Além de alcançar sua primeira semifinal de slam na carreira, Schwartzman garante sua entrada no top 10 pela primeira vez na carreira - pode sair de Paris até como número 8 do mundo. Uma atuação memorável do diminuto atleta (a ATP diz que ele tem 1,70m, mas quem viu Dieguito de perto sabe que ele tem, no máximo, 1,65m) que levou para a quadra seus atributos de sempre: técnica, pernas e coração. Desta vez, contudo, o argentino ainda deu uma amostra incrível de força mental.

"Fiquei com muita raiva de mim mesmo porque no segundo e no terceiro, quando eu estive perto de vencer aqueles sets, não consegui. Foi uma situação dura porque no quarto set ele começou jogando muito bem. Eu consegui voltar, saquei em 5/4, 40/0. Ele jogou três pontos incríveis porque ele é um dos melhores e consegue fazer isso. Naquela hora eu estava pensando 'ok, hoje não vai acontecer.' Eu tive muitas chances, fáceis, difíceis, foi duro. Cada oportunidade foi diferente e eu não aproveitei."

Talvez o maior mérito de Schwartzman tenha sido justamente não se abalar com as chances que perdeu no segundo e no terceiro sets. Primeiro, teve uma bola fácil, junto à rede, para matar e obter dois set points. Falhou, perdeu a chance, perdeu o segundo set. Depois, na terceira parcial, sacou em 5/3 e foi quebrado. No 4/5, teve um set point no saque de Thiem e não converteu. Frestas visíveis em uma janela que não se abre com frequência.

Ainda assim, ainda atrás no placar, ainda até quando o austríaco abriu 2/0, Schwartzman encontrou forças para reagir. E ainda mais quando sacou em 5/4, 40/0 e foi quebrado no quarto set. Peque jamais saiu mentalmente do jogo. Correu, brigou, tirou o máximo das condições lentíssimas de jogo que sempre incomodam Thiem e conquistou a vitória. Foi gigante em todos os sentidos.

E se alguém acha que Diego está deslumbrado com a primeira semifinal da vida, ele deixou bem claro na coletiva: "Quando terminou a partida eu me emocionei um pouco, mas logo me recompus e pensei que isso continua, não acabou. Mas estou feliz de ter conseguido o que alcancei com esta vitória."

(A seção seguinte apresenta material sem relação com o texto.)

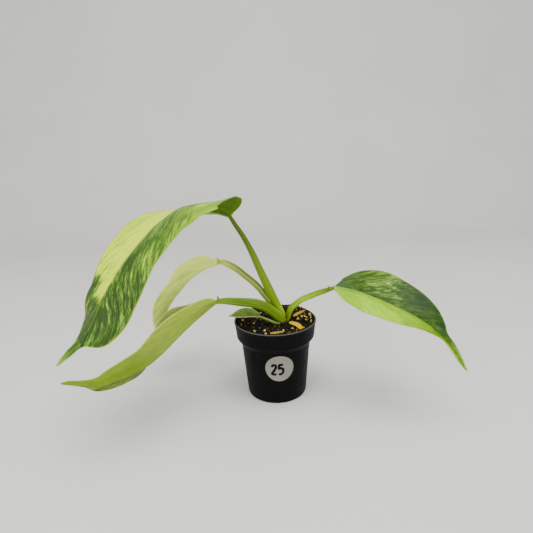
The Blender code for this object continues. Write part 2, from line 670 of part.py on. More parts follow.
def sticker(parts):
    """A round sticker bent to the pot's wall, with a gap behind it."""
    slope = (BODY_TOP_RADIUS - BODY_FOOT_RADIUS) / (BODY_TOP_HEIGHT - BODY_FOOT_HEIGHT)
    wall_radius = BODY_FOOT_RADIUS + slope * (STICKER_HEIGHT - BODY_FOOT_HEIGHT)
    build = bmesh.new()
    bmesh.ops.create_circle(
        build, cap_ends=True, cap_tris=True, segments=STICKER_SIDES, radius=STICKER_RADIUS
    )
    for _ in range(STICKER_CUTS):
        inner = [edge for edge in build.edges if not edge.is_boundary]
        bmesh.ops.subdivide_edges(build, edges=inner, cuts=1, use_grid_fill=True)
    bmesh.ops.triangulate(build, faces=build.faces)
    for vertex in build.verts:
        height = STICKER_HEIGHT + vertex.co.y
        radius = BODY_FOOT_RADIUS + slope * (height - BODY_FOOT_HEIGHT) + GAP
        angle = STICKER_TURN + vertex.co.x / wall_radius
        vertex.co = (radius * math.sin(angle), -radius * math.cos(angle), height)
    thing = finish("sticker", build, parts, "sticker_paper")
    shell = thing.modifiers.new("Thickness", "SOLIDIFY")
    shell.thickness = STICKER_THICKNESS
    shell.offset = 1
    return thing


def strip_rings(line, width, thickness, hollow, grow=0.0):
    """Rings along a dry strip lying on the mix: flat bark, or a hollow, arched bud sheath."""
    knots = chord(line)
    place, direction, side, upper = along(line, np.linspace(0, knots[-1], STRIP_RINGS))
    for i in range(STRIP_RINGS):
        share = i / (STRIP_RINGS - 1)
        taper = STRIP_END_WIDTH + (1 - STRIP_END_WIDTH) * math.sin(math.pi * share)
        half = width / 2 * taper + grow / MM
        deep = thickness / 2 + grow / MM
        beyond = (share * 2 - 1) * grow / MM
        ring = []
        for x, y in STRIP_SECTION:
            arch = hollow * (1 - x * x) if y < 0 else 0
            point = place[i] + direction[i] * beyond + side[i] * x * half + upper[i] * (y + arch) * deep
            ring.append(point * MM)
        yield ring


def build_plant(parts, cutters):
    finish("crown_stem", loft(list(crown_rings())), parts, "crown_green")
    clearance = finish("crown_clearance", loft(list(crown_rings(GAP))), cutters)
    for name, leaf in LEAVES.items():
        colour = "blade_pale" if name in PALE_LEAVES else "blade_green"
        blade(f"leaf_{name}_blade", leaf, *BLADE_GRIDS[name], parts, colour)
    for name, stalk in STALKS.items():
        rings = list(stalk_rings(stalk, STALK_RINGS[name]))
        thing = finish(f"leaf_{name}_stalk", loft(rings), parts, "stalk_green")
        if stalk.sheath_tip:
            boolean(thing, sheath_tip(f"sheath_tip_{name}", stalk, cutters), "UNION")
        boolean(thing, clearance)


def build_dry_pieces(parts, cutters):
    beds = []
    for name, (line, width, thickness) in BARK_STRIPS.items():
        finish(name, loft(list(strip_rings(line, width, thickness, 0))), parts, "bark")
        beds.append(finish(f"{name}_bed", loft(list(strip_rings(line, width, thickness, 0, GAP))), cutters))
    finish("dry_bud_sheath", loft(list(strip_rings(*BUD_SHEATH, BUD_SHEATH_HOLLOW))), parts, "dry_sheath")
    beds.append(finish("dry_bud_sheath_bed", loft(list(strip_rings(*BUD_SHEATH, 0, GAP))), cutters))
    return beds


def main():
    clear_scene()
    parts = new_collection("potted_variegated_philodendron")
    cutters = new_collection("cutters")
    pot(parts, cutters)
    beds = build_dry_pieces(parts, cutters)
    potting_mix(parts, cutters, beds)
    sticker(parts)
    build_plant(parts, cutters)


main()
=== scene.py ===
"""The looks of a young variegated philodendron in its 3 inch nursery pot.

Lengths in the tables of leaves, stalks and the small things on the pot are in millimetres and angles in
degrees. Everything that is made here is in metres, +Z up, with the middle of the pot's foot at the origin.
"""

import math
from typing import NamedTuple

import bmesh
import bpy
import numpy as np
from mathutils import Matrix, Vector, noise


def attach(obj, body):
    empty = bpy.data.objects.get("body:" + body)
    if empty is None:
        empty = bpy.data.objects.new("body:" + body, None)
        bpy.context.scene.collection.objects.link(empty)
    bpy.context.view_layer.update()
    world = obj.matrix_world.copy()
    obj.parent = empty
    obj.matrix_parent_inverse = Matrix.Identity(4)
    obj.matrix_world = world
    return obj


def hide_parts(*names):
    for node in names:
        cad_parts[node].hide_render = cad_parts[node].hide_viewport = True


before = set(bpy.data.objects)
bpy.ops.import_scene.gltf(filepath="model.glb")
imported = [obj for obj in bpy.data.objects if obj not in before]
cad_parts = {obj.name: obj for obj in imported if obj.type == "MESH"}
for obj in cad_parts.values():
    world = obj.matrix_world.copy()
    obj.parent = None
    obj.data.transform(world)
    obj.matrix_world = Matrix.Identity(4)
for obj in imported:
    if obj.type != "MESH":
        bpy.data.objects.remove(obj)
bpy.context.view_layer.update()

MM = 0.001
UP = np.array([0.0, 0.0, 1.0])

# Camera, from the pot's rim and foot in the photograph
CAMERA_PLACE = (-6.1 * MM, -348.2 * MM, 213.0 * MM)
CAMERA_DIP = math.radians(14.62)
CAMERA_LEAN = math.radians(-2.165)
CAMERA_LENS = 27.02
SENSOR = 36.0

# Pot
POT_HEIGHT = 72 * MM
RIM_RADIUS = 38 * MM
LIP_HEIGHT = 1.6 * MM
LIP_PROUD = 0.5 * MM
WALL = 1.3 * MM
BAND_FOOT = (36.1 * MM, 56.9 * MM)
BODY_TOP = (32.0 * MM, 51.5 * MM)
BODY_FOOT = (27.8 * MM, 2.2 * MM)
# The inner wall turns out to the band a little above the outer wall
INNER_BODY_TOP = BODY_TOP[1] + 0.4 * MM
INNER_BAND_FOOT = BAND_FOOT[1] + 0.6 * MM
FLOOR_TOP = 3.5 * MM
FLOOR_ROUND = 1.6 * MM
FLOOR_ROUND_TOP = FLOOR_TOP + 1.4 * MM
# The rounded foot, the foot ring, the recess under the floor and the disc at its middle
UNDERSIDE = (
    (27.3 * MM, 0.7 * MM), (26.5 * MM, 0), (23.0 * MM, 0), (21.8 * MM, 2.0 * MM), (11.2 * MM, 2.0 * MM),
    (10.0 * MM, 0), (0, 0),
)
CORNER_ROUND = 0.55 * MM
POT_STEPS = 160
POT_SHARP_FROM = math.radians(35)
# The band of the rim painted grey as a highlight, down from the top
RIM_PAINTED_HIGHLIGHT = (0.9 * MM, 0.2 * MM)
DRAIN_HOLES = 6
DRAIN_HOLE_RADIUS = 2.4 * MM
DRAIN_CIRCLE_RADIUS = 16.5 * MM

# Potting mix and crown
MIX_LEVEL = 69.8 * MM
MIX_LUMPS = ((4.4 * MM, 1.1 * MM), (1.4 * MM, 0.5 * MM))
MIX_LUMP_SLICE = 3.0
MIX_HEAP = (17 * MM, 21 * MM, 4.0 * MM, 20 * MM)
MIX_EDGE_DROP = 0.5 * MM
MIX_OFF_WALL = 0.4 * MM
MIX_SIDES = 120
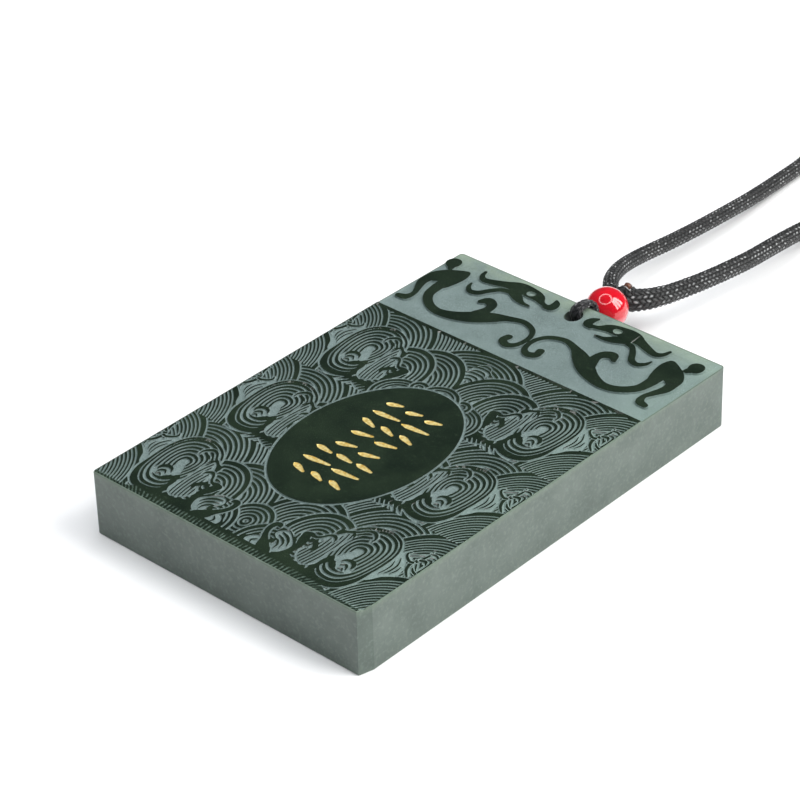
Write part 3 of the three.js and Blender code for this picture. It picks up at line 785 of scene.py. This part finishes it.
def in_oval(points):
    u, v = points[:, 0] - CARVING_X, points[:, 1] - OVAL_Y
    return np.hypot(u / OVAL_HALF_WIDTH, v / OVAL_HALF_HEIGHT) < OVAL_INNER


def carved_depth(points, cut):
    """How far below the face each point lies, where cut is how far it is inside a groove."""
    full = np.interp(points[:, 1], (BAND_FOOT_Y, BAND_FOOT_Y + BAND_STEP), (WAVE_DEPTH, BAND_DEPTH))
    full = np.where(in_oval(points), STROKE_DEPTH, full)
    return full * np.clip(cut / WALL, 0, 1)


def face_triangles():
    """The carved face in its outline: points, triangles, and which are polished, cut or gilded."""
    x, y, cut = whole_face()
    points, edges = [], []
    outline = plaque_outline(BEVEL)
    for loop in [thinned(loop) for level in (0.0, WALL) for loop in contour_loops(cut - level, x, y)
                 if len(loop) > 8] + [outline]:
        start = len(points)
        points.extend(loop.tolist())
        edges.extend((start + i, start + (i + 1) % len(loop)) for i in range(len(loop)))
    points, _, triangles, _, _, _ = delaunay_2d_cdt([Vector(p) for p in points], edges, [], 0, 1e-6, False)
    points = np.array([p[:] for p in points])
    triangles = np.array(triangles)
    middle = points[triangles].mean(1)
    inside = on_outline(middle, BEVEL)[2] > 1e-5
    triangles, middle = triangles[inside], middle[inside]
    kind = np.where(sampled(cut, x, y, middle) > 0, GROOVE, RIDGE)
    kind = np.where((kind == GROOVE) & in_oval(middle), GOLD, kind)
    depth = carved_depth(points, sampled(cut, x, y, points))
    return np.column_stack([points, THICKNESS - depth]), triangles, kind


def boundary_loop(triangles):
    """The points round the outside of some triangles, in order."""
    sides = np.vstack([triangles[:, [0, 1]], triangles[:, [1, 2]], triangles[:, [2, 0]]])
    inner = set(map(tuple, sides[:, ::-1].tolist()))
    after = {a: b for a, b in map(tuple, sides.tolist()) if (a, b) not in inner}
    start = next(iter(after))
    loop = [start]
    while after[loop[-1]] != start:
        loop.append(after[loop[-1]])
    return loop


def plaque(materials):
    points, triangles, kind = face_triangles()
    used, triangles = np.unique(triangles, return_inverse=True)
    points, triangles = points[used], triangles.reshape(-1, 3)
    loop = boundary_loop(triangles)
    rim = points[loop]
    side, along, _ = on_outline(rim[:, :2], BEVEL)
    rings = [np.array(loop)]
    rows = [points]
    count = len(points)
    for inset, height in ((BEVEL_MIDDLE, THICKNESS - BEVEL_MIDDLE), (0, THICKNESS - BEVEL), (0, BEVEL),
                          (BEVEL_MIDDLE, BEVEL_MIDDLE), (BEVEL, 0)):
        start = plaque_outline(inset)
        after = np.roll(start, -1, axis=0)
        edge = start[side] + along[:, None] * (after[side] - start[side])
        rows.append(np.column_stack([edge, np.minimum(rim[:, 2], height)]))
        rings.append(count + np.arange(len(loop)))
        count += len(loop)
    faces = triangles.tolist()
    slots = kind.tolist()
    for upper, lower in zip(rings[:-1], rings[1:]):
        quads = np.stack([upper, lower, np.roll(lower, -1), np.roll(upper, -1)], -1)
        faces.extend(quads.tolist())
        slots.extend([SIDE] * len(quads))
    faces.append(rings[-1][::-1].tolist())
    slots.append(SIDE)
    obj = new_mesh("plaque_carved", np.vstack(rows), faces, materials, slots, smooth_faces=False)
    bore_plaque(obj, materials)
    return obj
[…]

Coisas que eu acho que acho:

- Escrevi no Twitter mais cedo e repito aqui: uma das vantagens de crescer como tenista na Argentina, um país com tantos tenistas e ex-tenistas excelentes, é que sempre vai ter alguém pra dizer quando você fizer bobagem, agir como criança mimada, jogar de sapato alto, etc. e tal. Isso, é claro, além de o país ter tanta gente com tanta capacidade trabalhando em todos os níveis do esporte. Desde o clube, nas aulas para crianças, até a elite. Schwartzman, por exemplo, é treinado hoje pelo grande Juan Ignacio Chela.

- Complementando: no Brasil há muito tapinha nas costas por muito pouco. Aqui tem gente que foi 500 do mundo e se achando rei "porque joguei"; aqui tem gente com medo de falar pra não perder a galinha dos ovos de ouro... É tanta coisa, são tantas diferenças... Ficamos muito atrás em quase tudo. Não é tão difícil entender por que Podoroska está numa semifinal de slam, enquanto algumas de suas contemporâneas estão muito atrás no momento.